31. I next turn to other four steps and consider both 'family life' and 'private life' aspect of Article 8. The first of the remaining four starts with B if so, will such interference have consequences of such gravity as potentially to engage the operation of Article 8? The answer is again in the negative for reasons set out in preceding paragraphs."
"(1) The Immigration Judge's consideration and conclusion that the Appellants' removal did not engage Article 8 and would not amount to an interference with their rights is arguably perverse;
(2) The Immigration Judge failed to properly or at all consider that the second and third appellants had remained in the United Kingdom for a considerable period of time as children."
"The Second and Third Appellants are both adults and the case law with respect to children is therefore not relevant. The Immigration Judge was plainly aware of the factual matrix underpinning their claims."
She also said that the assessment of proportionality was a matter for the Immigration Judge and "absent a misdirection in law" that assessment would not be overturned by an appellate authority.
"The Immigration Judge was correct to suggest that the ECHR in Nnyanzi v The United Kingdom – 21878/06 [2008] ECHR 286 did not find that the appellant's accountancy studies, church activities and an unspecified friendship with a man in the United Kingdom during her ten year stay constituted private life within the meaning of article 8 but this was only because the Court felt that it was unnecessary to do so since it found, on the hypothesis that they did, that the appellant's removal would not amount to a disproportionate interference with her article 8 rights.
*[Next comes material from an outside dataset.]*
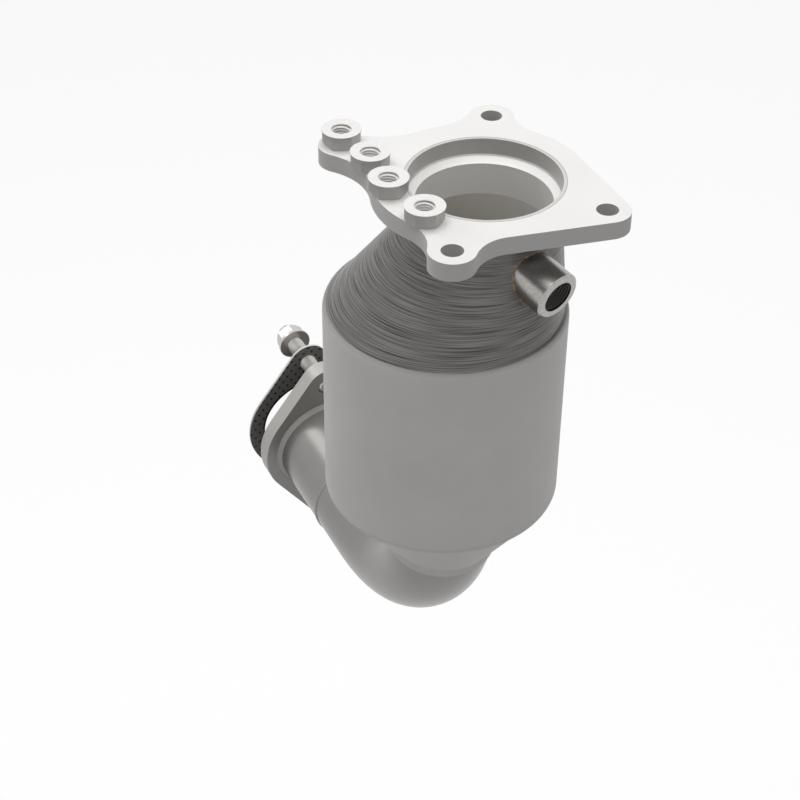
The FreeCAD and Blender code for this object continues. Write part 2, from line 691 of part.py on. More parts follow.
def hex_nut(label, flats, bore_radius, disc=False):
    """Hexagon nut with its corners turned off; with disc, a thin round face stands on its upper end."""
    flat = flats / 2
    corner = flat / Size(math.cos(math.radians(30)), "cos(30 deg)") - cell("nut_corner_cut")
    height = cell("nut_height")
    prism = doc.addObject("Part::Prism", f"{label}_prism")
    prism.Polygon = 6
    bind(prism, Circumradius=corner + cell("nut_corner_cut"), Height=height)
    slope = (corner - flat) * 0.8
    section = [(0, 0), (flat, 0), (corner, slope)]
    if disc:
        section += [(corner, height), (0, height)]
    else:
        section += [(corner, height - slope), (flat, height), (0, height)]
    blank = doc.addObject("Part::Common", f"{label}_blank")
    blank.Base = prism
    blank.Tool = turned(f"{label}_ends", section)
    if disc:
        face = cylinder(f"{label}_disc", cell("nut_disc_radius"), cell("nut_disc_thickness"))
        face.setExpression("Placement.Base.z", "sizes.nut_height - sizes.nut_disc_thickness")
        whole = doc.addObject("Part::MultiFuse", f"{label}_whole")
        whole.Shapes = [blank, face]
        blank = whole
    mouth = cell("nut_countersink")
    thread = turned(f"{label}_thread", [
        (0, 0), (bore_radius + mouth, 0), (bore_radius, mouth), (bore_radius, height - mouth),
        (bore_radius + mouth, height), (0, height)])
    return cut(label, blank, thread)


# The four flange nuts lie in a row on the flange face.  The first lies over the left bolt hole,
# the second on the hub's edge, and the last two just outside the opening.
nut_ring = cell("port_radius").value + cell("nut_to_port").value + cell("nut_disc_radius").value
left_x, left_y = lobe_place("left")
left_hole = Vector(left_x.value, left_y.value, 0)
nut_places = [
    left_hole + Vector(0, cell("nut_1_shift").value, 0),
    polar(cell("hub_radius").value + cell("nut_overhang").value, cell("nut_2_angle").value),
    polar(nut_ring, cell("nut_3_angle").value),
    polar(nut_ring, cell("nut_4_angle").value),
]
for number, place in enumerate(nut_places, start=1):
    nut = hex_nut(f"inlet_nut_{number}", cell("flange_nut_flats"), cell("nut_thread_radius"), disc=True)
    nut.Placement = FreeCAD.Placement(place, FreeCAD.Rotation(Vector(0, 0, 1), cell("nut_turn").value))

# studs stand in the outlet flange; the gasket hangs on them, and a washer and nut close each one
stud_start = cell("stub_length")
nut_seat = stud_start + cell("stud_length") - cell("stud_tail") - cell("nut_height")
for name, side in (("upper", -1), ("lower", 1)):
    aside = Vector(side * half_spacing.value, 0, 0)

    def on_stud(distance):
        return along_stub(distance).multiply(FreeCAD.Placement(aside, FreeCAD.Rotation()))

    length, chamfer, thread_radius = cell("stud_length"), cell("stud_chamfer"), cell("thread_radius")
    stud = turned(f"{name}_stud", [
        (0, 0), (thread_radius - chamfer, 0), (thread_radius, chamfer), (thread_radius, length - chamfer),
        (thread_radius - chamfer, length), (0, length)])
    stud.Placement = on_stud(stud_start)
    washer = turned(f"{name}_washer", [
        (cell("washer_hole_radius"), 0), (cell("washer_radius"), 0),
        (cell("washer_radius"), cell("washer_thickness")),
        (cell("washer_hole_radius"), cell("washer_thickness"))])
    washer.Placement = on_stud(nut_seat - cell("washer_thickness"))
    nut = hex_nut(f"{name}_nut", cell("nut_flats"), cell("thread_radius") + cell("thread_gap"))
    nut.Placement = on_stud(nut_seat)

# ---------------------------------------------------------------- check and write
NODES = ["inlet_flange", "inlet_weld", "inlet_cone", "inlet_liner", "sensor_bung", "can_shell", "support_mat",
         "ceramic_brick", "outlet_cone", "outlet_elbow", "elbow_seam_weld", "outlet_stub", "outlet_flange",
         "outlet_flange_weld", "gasket_sheet", "gasket_port_ring",
         "upper_stud", "lower_stud", "upper_washer", "lower_washer", "upper_nut", "lower_nut",
         "inlet_nut_1", "inlet_nut_2", "inlet_nut_3", "inlet_nut_4"]
doc.recompute()
failed = [thing.Name for thing in doc.Objects if "Invalid" in thing.State or "Error" in thing.State]
if failed:
    raise RuntimeError(f"objects not built: {failed}")
os.makedirs("parts", exist_ok=True)
for node in NODES:
    piece = doc.getObjectsByLabel(node)[0]
    shape = piece.Shape
    if shape.isNull() or not shape.isValid() or len(shape.Solids) != 1:
        raise RuntimeError(f"{node} is not one valid solid")
    shape.exportStep(f"parts/{node}.step")
    box = shape.BoundBox
    print(f"{node:20s} {shape.Volume:12.1f} mm3  z {box.ZMin:8.2f} to {box.ZMax:8.2f}")
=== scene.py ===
import json
import math

import bpy
from mathutils import Matrix, Vector


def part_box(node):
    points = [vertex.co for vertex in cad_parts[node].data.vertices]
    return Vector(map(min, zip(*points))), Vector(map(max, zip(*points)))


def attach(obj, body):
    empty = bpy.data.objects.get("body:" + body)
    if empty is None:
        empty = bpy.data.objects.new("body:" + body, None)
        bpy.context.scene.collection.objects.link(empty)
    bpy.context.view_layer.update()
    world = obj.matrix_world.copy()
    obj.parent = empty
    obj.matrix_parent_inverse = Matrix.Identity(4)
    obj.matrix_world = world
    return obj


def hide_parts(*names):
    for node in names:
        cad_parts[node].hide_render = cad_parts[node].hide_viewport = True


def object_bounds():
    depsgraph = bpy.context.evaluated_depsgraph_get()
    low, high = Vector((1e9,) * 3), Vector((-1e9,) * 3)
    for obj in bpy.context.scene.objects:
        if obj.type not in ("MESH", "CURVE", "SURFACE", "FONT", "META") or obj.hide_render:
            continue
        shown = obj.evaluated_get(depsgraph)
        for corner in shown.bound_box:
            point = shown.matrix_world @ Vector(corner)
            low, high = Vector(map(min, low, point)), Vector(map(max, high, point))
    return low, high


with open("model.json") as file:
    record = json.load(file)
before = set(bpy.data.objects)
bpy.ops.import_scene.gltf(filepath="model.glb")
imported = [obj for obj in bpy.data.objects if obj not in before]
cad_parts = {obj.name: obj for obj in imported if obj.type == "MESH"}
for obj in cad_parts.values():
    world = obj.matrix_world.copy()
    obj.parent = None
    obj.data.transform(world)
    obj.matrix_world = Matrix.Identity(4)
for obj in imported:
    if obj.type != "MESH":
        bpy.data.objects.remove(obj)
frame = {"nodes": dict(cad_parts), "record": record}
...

In the present case although it is arguable that it was an error of law for the immigration judge not to find article 8 engaged in respect of the appellants' private lives, nonetheless the immigration judge went on to consider the remaining steps as per the opinion of Lord Bingham in Razgar, R (on the application of) v Secretary of State for the Home Department [2004] UKHL 27 which included the issue of proportionality. The immigration judge took account of the fact the second and third named appellants had been in the United Kingdom since they were 11 and 15 years old respectively. They were adults at the date of the hearing and the immigration judge was not required to have regard to their best interests. He did not hold it against them that they had remained in the United Kingdom unlawfully. That they had done so was clearly the case and a factor to be taken into account. He specifically considered the opinion of the House of Lords in EB (Kosovo) v Secretary of State for the Home Department [2008] UKHL 41 and the relevance of the delay of the respondent as paragraphs of the determination 38, 39 and 40 show. The grounds amount to an attempt to re-argue the merits of the appellants' appeal but they do not disclose an arguable error of law in the determination of the appeals."
Discussion
"35. Judicial guidance in the leading case of Uphill emphasised the narrowness of the exception. The prospects of success should normally be "very high" or (as it was put in Cart para 131) the case should be one which "cries out" for consideration by the court. The exception might apply where the first decision was "perverse or otherwise plainly wrong", for example because inconsistent with authority of a higher court. Alternatively a procedural failure in the Upper Tribunal might make it "plainly unjust" to refuse a party a further appeal, since that might, in effect, "deny him a right of appeal altogether". In Cart Lord Dyson, following Laws LJ, characterised such a case as involving "a wholly exceptional collapse of fair procedure" (para 131). Similarly, Lord Hope in EBA referred to cases where it was "clear that the decision was perverse or plainly wrong" or where, due to some procedural irregularity, the petitioner had not had a fair hearing at all".
36. It is true that Lady Hale and Lord Dyson in Cart acknowledged the possible relevance of the extreme consequences for the individual. However, as we read the judgments as a whole, such matters were not seen as constituting a free-standing test. In other words "compelling" means legally compelling, rather than compelling, perhaps from an political or emotional point of view, although such considerations may exceptionally add weight to the legal arguments."
"a) will the proposed removal be an interference by a public authority with the exercise of the Appellant's right to respect for his private or family life?; b) if so, will such interference have consequences of such gravity as potentially to engage the operation of Article 8?; c) if so, is such interference in accordance with the law?; d) if so, is such interference necessary in a democratic society in the interests of national security, public safety or the economic wellbeing of the country, for the prevention of disorder or crime, for the protection of health or morals, or for the protection of the rights and freedoms of others?; and e) if so, is such interference proportionate to the legitimate public end sought to be achieved?"
There can be no doubt that if the Immigration Judge lawfully applied questions 3, 4 and 5 it would matter not that he had, arguably, fallen into error in his assessment of the first two questions.